** Aim **
Set down, exactly as they appear, the lines from the line holding "Write part 3" through the line holding "STRIP_SCREW_DROP, STRIP_LEAF_Y = 0.0100, 0.1772", inclusive; output nothing outside that range.

═══ Exercise data

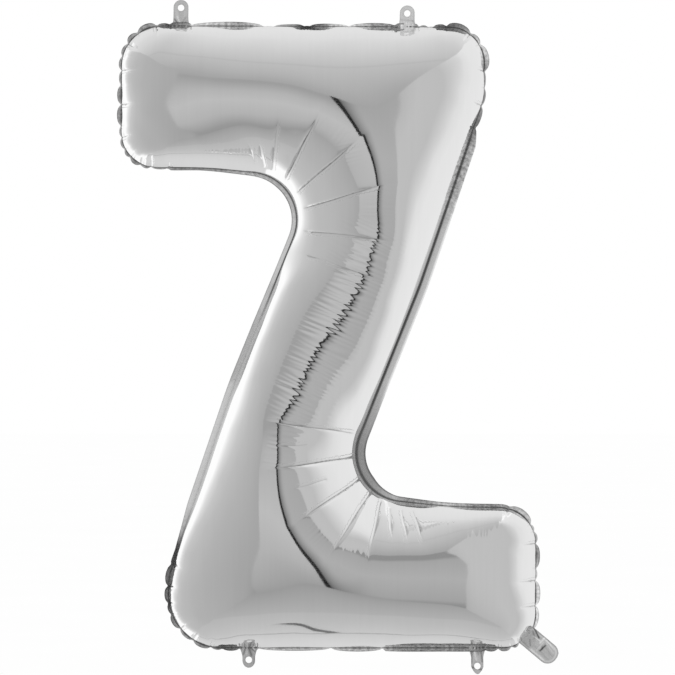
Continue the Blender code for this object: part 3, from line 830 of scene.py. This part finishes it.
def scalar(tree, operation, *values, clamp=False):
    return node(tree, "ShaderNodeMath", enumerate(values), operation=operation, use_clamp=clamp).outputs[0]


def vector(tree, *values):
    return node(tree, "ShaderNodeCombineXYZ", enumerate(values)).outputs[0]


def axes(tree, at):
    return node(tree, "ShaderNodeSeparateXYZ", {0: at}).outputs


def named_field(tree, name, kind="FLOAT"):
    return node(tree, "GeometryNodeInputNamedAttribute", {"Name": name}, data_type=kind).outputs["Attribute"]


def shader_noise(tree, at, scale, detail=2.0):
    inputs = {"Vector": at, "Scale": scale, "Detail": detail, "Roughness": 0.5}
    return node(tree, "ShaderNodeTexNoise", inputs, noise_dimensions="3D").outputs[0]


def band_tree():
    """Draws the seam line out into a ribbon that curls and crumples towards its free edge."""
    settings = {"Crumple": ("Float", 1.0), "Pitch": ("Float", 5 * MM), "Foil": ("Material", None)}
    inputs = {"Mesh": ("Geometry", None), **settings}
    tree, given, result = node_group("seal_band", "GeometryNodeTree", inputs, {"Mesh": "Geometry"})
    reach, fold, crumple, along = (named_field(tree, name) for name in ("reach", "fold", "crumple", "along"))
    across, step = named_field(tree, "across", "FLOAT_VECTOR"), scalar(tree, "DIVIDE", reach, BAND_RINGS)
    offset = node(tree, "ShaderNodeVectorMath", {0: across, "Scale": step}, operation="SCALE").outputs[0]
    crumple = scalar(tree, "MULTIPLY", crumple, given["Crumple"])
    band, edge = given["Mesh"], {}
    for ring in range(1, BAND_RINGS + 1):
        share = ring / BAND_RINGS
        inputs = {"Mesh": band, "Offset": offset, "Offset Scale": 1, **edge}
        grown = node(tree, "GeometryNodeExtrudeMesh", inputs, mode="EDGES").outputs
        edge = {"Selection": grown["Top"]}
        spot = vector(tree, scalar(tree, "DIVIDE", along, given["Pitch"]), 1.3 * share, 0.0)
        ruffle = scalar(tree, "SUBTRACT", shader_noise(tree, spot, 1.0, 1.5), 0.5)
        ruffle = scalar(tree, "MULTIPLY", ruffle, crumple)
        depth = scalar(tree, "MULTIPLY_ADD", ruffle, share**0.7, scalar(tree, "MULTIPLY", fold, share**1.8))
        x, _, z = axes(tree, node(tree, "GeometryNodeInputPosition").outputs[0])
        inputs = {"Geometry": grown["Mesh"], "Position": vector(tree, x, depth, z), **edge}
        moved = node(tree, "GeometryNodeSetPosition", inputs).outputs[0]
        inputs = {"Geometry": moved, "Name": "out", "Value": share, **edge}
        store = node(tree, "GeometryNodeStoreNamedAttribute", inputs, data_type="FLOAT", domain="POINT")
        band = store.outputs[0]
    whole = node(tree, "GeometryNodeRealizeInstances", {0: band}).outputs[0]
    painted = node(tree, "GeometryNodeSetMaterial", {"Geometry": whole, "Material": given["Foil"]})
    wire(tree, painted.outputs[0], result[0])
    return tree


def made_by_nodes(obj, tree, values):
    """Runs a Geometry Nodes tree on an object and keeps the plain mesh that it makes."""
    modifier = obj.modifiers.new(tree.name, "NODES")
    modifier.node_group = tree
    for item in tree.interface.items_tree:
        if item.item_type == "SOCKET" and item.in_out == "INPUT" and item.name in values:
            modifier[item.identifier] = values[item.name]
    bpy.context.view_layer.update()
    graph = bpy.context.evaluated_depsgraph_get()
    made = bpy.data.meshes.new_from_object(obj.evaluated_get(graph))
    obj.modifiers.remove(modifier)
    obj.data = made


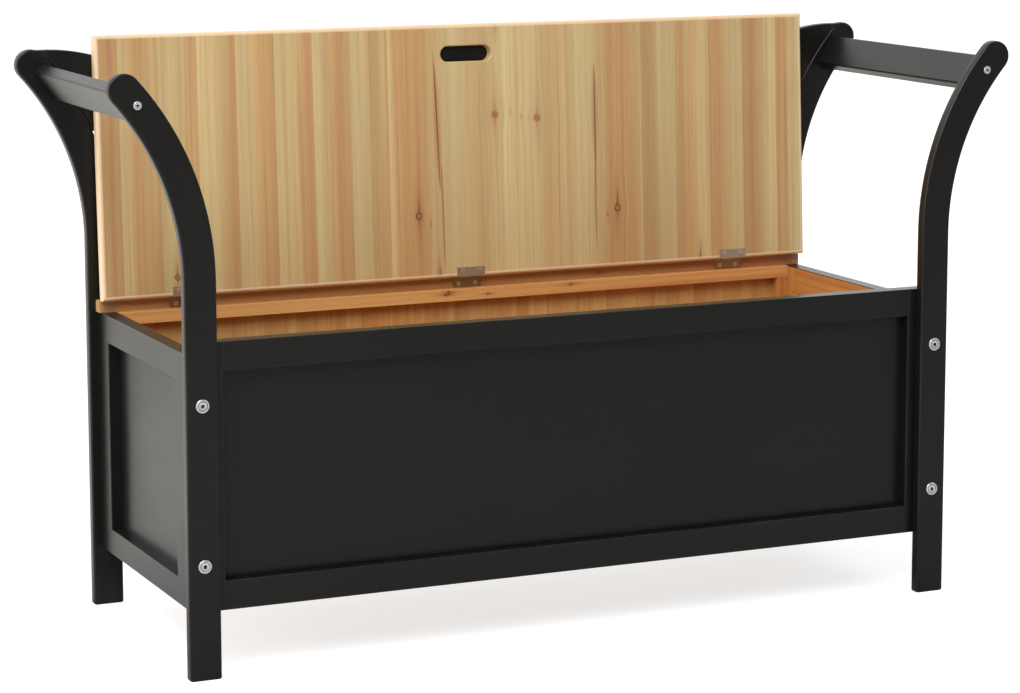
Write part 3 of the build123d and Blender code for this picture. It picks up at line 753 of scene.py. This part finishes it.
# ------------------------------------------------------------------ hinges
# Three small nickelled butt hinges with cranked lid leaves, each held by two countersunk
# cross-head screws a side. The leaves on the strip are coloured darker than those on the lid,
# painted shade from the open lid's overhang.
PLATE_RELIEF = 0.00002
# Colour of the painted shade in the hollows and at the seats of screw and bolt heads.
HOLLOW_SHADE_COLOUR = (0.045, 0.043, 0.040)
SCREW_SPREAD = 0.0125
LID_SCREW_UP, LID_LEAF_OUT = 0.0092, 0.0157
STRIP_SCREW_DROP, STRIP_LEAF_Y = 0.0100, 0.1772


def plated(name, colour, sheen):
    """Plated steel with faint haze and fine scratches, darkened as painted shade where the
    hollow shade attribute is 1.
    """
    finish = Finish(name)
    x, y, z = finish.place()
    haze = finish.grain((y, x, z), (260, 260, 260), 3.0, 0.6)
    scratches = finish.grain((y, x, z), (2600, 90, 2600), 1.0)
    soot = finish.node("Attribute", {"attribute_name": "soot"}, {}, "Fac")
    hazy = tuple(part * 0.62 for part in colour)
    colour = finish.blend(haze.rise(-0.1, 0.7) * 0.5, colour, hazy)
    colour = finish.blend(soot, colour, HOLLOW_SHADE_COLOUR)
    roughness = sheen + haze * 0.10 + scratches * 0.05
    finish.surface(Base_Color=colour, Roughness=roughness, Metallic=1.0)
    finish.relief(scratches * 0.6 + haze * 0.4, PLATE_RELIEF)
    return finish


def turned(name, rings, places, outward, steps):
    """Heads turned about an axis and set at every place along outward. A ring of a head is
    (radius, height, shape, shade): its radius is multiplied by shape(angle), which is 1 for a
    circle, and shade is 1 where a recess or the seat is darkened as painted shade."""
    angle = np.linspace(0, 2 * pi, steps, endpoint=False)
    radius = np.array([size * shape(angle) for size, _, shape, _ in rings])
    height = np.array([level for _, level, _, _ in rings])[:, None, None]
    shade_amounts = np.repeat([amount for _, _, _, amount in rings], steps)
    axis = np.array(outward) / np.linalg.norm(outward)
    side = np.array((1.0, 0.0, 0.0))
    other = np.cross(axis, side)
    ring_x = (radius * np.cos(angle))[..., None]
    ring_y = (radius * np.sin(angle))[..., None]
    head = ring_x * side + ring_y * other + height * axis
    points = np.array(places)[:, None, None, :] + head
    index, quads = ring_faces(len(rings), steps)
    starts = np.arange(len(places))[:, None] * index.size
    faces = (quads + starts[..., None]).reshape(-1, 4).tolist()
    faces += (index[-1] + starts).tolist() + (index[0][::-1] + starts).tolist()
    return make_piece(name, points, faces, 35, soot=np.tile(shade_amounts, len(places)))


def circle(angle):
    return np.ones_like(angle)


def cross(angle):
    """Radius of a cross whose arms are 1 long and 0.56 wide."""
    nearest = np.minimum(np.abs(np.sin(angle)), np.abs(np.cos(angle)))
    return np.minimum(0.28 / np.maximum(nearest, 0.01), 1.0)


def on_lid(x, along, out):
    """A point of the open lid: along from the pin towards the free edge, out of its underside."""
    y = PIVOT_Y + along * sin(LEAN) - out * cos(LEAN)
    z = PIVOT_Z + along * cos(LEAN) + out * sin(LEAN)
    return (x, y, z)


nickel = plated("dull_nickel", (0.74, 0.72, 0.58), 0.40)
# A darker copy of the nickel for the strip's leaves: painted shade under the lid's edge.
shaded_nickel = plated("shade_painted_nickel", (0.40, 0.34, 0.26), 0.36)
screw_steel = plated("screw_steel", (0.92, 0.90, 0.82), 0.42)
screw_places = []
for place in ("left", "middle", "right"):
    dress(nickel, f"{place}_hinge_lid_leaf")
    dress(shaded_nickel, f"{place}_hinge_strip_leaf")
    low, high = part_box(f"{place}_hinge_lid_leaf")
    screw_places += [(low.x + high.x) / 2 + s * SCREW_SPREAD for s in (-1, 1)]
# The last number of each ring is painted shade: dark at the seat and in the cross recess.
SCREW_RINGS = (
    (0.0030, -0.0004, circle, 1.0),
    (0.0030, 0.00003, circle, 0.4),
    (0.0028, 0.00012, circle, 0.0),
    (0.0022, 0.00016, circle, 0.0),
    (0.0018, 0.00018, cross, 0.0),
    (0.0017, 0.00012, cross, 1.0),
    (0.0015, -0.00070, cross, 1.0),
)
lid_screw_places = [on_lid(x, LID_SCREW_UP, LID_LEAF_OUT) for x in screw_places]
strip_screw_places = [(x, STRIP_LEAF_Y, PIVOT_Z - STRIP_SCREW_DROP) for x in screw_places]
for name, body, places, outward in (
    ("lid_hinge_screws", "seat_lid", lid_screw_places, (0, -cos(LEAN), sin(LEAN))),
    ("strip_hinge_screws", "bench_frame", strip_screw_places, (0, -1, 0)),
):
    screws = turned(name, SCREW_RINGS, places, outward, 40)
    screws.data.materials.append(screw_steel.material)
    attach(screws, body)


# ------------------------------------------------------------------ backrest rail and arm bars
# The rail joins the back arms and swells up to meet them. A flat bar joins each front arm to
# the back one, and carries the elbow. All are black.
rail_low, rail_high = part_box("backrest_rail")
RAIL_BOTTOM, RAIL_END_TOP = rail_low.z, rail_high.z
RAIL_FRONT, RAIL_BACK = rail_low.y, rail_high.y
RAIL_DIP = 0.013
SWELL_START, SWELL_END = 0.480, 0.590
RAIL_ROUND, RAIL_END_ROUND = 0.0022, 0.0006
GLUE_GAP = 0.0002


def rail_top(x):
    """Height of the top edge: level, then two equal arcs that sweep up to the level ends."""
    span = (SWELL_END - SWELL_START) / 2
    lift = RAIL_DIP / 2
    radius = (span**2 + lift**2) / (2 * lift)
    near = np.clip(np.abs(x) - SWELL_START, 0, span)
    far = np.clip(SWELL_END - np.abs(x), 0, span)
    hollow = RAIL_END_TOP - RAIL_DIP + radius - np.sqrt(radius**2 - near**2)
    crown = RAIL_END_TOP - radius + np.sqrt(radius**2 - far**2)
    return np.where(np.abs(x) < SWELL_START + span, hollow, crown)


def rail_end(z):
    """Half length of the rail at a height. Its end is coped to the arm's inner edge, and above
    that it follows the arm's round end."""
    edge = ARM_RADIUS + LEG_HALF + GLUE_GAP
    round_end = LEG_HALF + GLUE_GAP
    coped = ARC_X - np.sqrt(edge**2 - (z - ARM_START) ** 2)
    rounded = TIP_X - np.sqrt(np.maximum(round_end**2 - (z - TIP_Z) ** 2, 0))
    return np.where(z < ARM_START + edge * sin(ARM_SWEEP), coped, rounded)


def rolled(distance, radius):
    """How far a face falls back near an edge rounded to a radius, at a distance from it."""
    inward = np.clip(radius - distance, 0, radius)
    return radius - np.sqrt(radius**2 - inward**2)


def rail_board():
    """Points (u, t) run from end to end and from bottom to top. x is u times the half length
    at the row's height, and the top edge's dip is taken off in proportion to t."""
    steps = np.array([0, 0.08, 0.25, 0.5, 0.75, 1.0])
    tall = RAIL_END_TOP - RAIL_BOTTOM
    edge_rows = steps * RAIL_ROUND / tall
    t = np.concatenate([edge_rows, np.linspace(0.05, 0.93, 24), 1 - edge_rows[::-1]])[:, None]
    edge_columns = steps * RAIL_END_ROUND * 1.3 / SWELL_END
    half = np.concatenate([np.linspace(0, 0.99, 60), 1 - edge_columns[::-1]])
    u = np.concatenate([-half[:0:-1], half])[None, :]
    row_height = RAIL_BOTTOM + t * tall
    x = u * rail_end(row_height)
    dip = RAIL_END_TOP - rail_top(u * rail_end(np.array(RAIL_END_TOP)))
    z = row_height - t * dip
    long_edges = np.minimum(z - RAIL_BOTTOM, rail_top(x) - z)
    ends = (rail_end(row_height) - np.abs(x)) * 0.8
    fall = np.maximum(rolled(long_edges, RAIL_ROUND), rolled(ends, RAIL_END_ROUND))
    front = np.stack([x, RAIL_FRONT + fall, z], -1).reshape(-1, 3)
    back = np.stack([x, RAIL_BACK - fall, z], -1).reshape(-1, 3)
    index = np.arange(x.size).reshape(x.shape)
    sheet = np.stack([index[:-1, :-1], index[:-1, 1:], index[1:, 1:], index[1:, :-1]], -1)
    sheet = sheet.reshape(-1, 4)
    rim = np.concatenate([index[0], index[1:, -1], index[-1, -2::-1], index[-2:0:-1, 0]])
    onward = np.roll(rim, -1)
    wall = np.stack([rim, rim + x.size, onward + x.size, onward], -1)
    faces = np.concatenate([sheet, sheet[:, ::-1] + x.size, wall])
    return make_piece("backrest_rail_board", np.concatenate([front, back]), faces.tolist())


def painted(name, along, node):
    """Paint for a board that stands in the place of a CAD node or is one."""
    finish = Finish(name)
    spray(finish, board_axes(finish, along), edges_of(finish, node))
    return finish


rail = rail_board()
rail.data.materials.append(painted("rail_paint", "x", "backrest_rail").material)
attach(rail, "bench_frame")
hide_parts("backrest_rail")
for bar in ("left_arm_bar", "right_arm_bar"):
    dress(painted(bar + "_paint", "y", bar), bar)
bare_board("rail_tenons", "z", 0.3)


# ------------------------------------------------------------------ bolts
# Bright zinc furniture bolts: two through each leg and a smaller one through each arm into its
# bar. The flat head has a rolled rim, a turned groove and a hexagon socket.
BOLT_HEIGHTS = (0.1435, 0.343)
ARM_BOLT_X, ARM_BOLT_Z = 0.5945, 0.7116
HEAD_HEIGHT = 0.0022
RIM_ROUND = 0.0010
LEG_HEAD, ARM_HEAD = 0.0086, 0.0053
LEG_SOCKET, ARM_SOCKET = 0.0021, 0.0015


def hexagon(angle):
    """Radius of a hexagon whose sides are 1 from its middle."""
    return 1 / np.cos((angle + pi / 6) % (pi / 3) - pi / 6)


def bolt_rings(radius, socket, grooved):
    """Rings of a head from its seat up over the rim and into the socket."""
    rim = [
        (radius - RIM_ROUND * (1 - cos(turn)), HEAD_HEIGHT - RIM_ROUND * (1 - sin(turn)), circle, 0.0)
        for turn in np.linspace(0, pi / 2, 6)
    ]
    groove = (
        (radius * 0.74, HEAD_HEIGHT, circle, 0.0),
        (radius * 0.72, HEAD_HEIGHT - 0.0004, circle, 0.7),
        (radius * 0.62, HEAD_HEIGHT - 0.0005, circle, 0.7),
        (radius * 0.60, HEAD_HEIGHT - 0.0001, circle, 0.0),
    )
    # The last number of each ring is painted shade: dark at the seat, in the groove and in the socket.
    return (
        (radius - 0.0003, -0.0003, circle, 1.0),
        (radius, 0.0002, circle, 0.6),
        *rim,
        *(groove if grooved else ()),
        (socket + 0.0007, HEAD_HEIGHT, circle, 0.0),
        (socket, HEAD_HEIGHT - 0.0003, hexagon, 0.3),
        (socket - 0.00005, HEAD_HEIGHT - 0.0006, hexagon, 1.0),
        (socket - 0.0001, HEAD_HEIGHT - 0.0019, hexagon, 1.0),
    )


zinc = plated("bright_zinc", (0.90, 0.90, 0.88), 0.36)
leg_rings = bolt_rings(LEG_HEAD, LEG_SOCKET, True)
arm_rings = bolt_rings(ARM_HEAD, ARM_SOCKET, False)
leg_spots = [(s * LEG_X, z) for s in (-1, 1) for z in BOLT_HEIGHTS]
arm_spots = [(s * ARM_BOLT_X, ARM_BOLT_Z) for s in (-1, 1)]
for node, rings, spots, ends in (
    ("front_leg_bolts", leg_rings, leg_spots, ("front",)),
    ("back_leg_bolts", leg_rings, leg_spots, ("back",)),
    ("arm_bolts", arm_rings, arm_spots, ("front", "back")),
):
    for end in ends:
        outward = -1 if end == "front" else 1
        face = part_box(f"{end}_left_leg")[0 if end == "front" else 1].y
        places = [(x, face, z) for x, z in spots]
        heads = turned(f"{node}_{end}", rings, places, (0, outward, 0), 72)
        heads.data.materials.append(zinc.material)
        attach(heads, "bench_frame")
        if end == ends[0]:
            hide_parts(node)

══════

** Written answer **
Write part 3 of the build123d and Blender code for this picture. It picks up at line 753 of scene.py. This part finishes it.
# ------------------------------------------------------------------ hinges
# Three small nickelled butt hinges with cranked lid leaves, each held by two countersunk
# cross-head screws a side. The leaves on the strip are coloured darker than those on the lid,
# painted shade from the open lid's overhang.
PLATE_RELIEF = 0.00002
# Colour of the painted shade in the hollows and at the seats of screw and bolt heads.
HOLLOW_SHADE_COLOUR = (0.045, 0.043, 0.040)
SCREW_SPREAD = 0.0125
LID_SCREW_UP, LID_LEAF_OUT = 0.0092, 0.0157
STRIP_SCREW_DROP, STRIP_LEAF_Y = 0.0100, 0.1772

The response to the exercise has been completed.